Have yet to learn Perl, but I've frequently not seen it preinstalled on systems, and additionally you sometimes need CPAN to be able to run scripts. awk might not be as powerful, but at least you know it's small, self-contained, and likely to be available in some form on most systems. That's part of its value I think... likely a consequence of not trying to do as much.
Someone else already asked for perl one-liners in this thread. I started with command line text processing repo [1] about three years back. That has a chapter on grep/sed/awk/perl/ruby one-liners along with many other tools. I may convert perl one-liners to a book as well later.

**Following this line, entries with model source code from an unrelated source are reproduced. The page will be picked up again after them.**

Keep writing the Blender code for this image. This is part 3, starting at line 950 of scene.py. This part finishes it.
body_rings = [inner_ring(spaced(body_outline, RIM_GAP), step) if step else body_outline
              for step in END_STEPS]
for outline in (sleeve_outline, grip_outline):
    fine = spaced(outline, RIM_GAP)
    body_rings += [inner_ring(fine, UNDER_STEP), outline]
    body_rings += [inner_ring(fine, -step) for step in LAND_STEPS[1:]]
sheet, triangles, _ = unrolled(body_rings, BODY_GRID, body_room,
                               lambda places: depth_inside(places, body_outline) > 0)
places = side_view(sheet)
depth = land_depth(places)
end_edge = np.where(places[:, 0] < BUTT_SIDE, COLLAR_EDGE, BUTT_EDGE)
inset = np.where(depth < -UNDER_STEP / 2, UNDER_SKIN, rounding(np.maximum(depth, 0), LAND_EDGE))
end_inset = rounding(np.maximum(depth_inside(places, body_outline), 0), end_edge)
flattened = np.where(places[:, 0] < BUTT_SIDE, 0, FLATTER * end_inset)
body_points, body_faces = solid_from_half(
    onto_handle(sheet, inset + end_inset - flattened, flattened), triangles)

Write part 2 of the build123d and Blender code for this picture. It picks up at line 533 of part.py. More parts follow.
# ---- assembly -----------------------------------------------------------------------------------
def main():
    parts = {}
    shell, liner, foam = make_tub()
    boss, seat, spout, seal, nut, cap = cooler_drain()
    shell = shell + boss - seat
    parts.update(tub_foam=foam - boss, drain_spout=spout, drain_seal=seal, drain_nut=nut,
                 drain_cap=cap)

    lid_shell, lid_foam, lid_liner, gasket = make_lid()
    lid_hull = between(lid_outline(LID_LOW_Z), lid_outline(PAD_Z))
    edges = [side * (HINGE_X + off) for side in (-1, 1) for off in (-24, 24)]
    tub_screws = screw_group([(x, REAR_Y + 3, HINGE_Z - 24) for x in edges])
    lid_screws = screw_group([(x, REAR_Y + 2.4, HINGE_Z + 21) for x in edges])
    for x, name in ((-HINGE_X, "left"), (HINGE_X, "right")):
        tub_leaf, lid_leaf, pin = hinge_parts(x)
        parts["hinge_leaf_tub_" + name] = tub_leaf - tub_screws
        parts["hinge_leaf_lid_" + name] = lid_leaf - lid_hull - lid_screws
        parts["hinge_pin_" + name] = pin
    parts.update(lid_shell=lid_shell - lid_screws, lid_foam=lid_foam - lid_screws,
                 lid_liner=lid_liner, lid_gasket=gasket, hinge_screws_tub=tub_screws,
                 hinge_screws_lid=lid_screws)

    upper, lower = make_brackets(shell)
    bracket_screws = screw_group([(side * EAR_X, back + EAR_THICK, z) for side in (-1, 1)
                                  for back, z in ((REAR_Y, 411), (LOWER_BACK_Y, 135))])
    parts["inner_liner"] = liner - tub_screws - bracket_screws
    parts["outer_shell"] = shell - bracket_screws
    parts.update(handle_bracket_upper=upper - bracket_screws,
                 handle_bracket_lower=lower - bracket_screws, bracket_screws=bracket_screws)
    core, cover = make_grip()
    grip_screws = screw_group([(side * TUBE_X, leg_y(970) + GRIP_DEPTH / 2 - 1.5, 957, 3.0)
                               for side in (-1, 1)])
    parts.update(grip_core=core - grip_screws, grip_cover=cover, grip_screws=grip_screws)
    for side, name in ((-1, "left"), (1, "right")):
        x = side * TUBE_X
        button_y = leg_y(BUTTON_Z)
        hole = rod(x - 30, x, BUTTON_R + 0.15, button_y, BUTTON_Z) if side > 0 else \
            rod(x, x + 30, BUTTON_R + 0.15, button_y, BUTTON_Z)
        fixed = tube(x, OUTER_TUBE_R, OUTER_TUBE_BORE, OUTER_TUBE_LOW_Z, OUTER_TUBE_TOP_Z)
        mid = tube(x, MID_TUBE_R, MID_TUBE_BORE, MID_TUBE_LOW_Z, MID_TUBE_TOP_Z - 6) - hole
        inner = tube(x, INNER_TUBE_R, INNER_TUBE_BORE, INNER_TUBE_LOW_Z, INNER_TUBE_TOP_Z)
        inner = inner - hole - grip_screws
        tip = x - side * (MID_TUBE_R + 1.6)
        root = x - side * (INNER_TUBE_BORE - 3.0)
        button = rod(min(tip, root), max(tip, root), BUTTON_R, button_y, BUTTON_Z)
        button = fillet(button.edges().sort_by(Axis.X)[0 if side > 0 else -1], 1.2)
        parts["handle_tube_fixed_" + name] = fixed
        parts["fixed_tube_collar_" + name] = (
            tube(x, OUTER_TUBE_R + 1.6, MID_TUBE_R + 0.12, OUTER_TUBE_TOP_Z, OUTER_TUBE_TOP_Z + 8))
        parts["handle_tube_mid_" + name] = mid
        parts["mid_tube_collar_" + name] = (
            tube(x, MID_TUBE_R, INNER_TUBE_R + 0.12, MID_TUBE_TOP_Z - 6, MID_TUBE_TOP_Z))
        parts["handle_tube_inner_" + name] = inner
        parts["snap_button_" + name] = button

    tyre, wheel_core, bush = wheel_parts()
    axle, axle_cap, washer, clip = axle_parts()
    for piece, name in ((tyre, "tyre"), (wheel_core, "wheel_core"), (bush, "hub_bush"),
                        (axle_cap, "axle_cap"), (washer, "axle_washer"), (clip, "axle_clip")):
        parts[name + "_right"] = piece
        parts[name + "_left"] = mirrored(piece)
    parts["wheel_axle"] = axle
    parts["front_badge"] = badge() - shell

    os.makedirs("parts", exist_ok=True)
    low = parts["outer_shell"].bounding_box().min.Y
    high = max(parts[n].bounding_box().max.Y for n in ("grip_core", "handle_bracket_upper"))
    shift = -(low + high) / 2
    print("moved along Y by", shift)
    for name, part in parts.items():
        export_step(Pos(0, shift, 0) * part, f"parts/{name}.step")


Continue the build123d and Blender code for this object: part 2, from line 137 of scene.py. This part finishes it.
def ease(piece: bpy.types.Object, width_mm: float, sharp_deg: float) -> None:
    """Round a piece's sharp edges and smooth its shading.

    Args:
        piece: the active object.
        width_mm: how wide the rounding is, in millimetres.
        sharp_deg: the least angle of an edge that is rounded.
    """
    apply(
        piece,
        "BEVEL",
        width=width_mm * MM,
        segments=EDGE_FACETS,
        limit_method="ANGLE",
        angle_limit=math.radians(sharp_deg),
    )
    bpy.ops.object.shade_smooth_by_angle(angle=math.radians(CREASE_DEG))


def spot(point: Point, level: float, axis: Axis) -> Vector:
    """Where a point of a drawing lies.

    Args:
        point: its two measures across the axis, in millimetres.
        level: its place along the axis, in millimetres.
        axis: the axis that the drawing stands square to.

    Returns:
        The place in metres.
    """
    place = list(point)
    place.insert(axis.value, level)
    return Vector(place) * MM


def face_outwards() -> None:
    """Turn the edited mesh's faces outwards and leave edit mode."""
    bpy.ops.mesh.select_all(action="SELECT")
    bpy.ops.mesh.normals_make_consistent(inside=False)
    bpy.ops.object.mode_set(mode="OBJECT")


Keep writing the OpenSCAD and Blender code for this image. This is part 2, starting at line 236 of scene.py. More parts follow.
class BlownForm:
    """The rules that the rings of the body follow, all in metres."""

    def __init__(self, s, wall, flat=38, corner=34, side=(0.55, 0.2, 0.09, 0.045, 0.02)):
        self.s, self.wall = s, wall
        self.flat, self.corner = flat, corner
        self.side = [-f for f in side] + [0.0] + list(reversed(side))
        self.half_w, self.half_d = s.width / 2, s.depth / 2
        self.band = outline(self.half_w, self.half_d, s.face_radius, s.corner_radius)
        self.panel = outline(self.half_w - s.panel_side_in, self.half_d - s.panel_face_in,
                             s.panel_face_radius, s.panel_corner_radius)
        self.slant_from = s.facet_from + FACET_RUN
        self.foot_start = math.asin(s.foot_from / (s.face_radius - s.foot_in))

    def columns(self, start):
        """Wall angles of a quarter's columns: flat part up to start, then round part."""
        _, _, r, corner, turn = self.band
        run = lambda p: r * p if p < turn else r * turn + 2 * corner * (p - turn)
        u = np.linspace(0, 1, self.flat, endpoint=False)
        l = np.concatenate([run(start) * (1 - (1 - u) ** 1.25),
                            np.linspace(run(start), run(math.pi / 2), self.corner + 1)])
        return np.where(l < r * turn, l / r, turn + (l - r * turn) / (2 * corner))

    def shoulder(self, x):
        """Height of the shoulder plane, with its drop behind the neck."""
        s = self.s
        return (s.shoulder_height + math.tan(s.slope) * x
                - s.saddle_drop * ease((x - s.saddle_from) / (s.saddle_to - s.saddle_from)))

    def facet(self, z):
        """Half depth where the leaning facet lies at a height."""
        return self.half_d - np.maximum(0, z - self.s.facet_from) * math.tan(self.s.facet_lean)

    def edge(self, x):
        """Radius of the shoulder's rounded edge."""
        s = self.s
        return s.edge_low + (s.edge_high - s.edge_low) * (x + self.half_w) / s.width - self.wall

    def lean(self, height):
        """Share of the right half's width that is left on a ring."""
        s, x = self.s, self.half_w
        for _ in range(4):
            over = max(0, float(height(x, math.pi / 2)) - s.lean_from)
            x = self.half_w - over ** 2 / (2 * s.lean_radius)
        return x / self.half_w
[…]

Python's default 're' module does indeed lack many features, but there's 'regex' third party module that would be easier to adapt for perl users.
There is an available replacement for Python's standard re library, regex[1], which adds a long list of features and enhancements. It is too little known IMO, despite having existed and been continually maintained and enhanced for nearly a decade.
Yeah, these are troubling times for sure. I was about half way done with the book when things became serious in my country early March. I did think about delaying the release but then made the opposite decision. I made all my books free, released markdown sources for them and then published this book early (cutting down on some topics, no exercises yet, etc).
I started with command line text processing repo [1] about three years back. That has a chapter on grep/sed/awk/perl/ruby one-liners along with many other tools. I may convert perl one-liners to a book as well later.
The thing about cookbooks is that you rarely find something that matches what you need in the moment - you really need to learn and use these tools regularly and then you'll be prepared without documentation.
Some others have asked for an epub version too. I have this article [1] bookmarked, so if it goes well, I'll add epub as well this month. If you know pandoc, you could use the markdown source in the repo to generate a basic version and see if it works with your reader.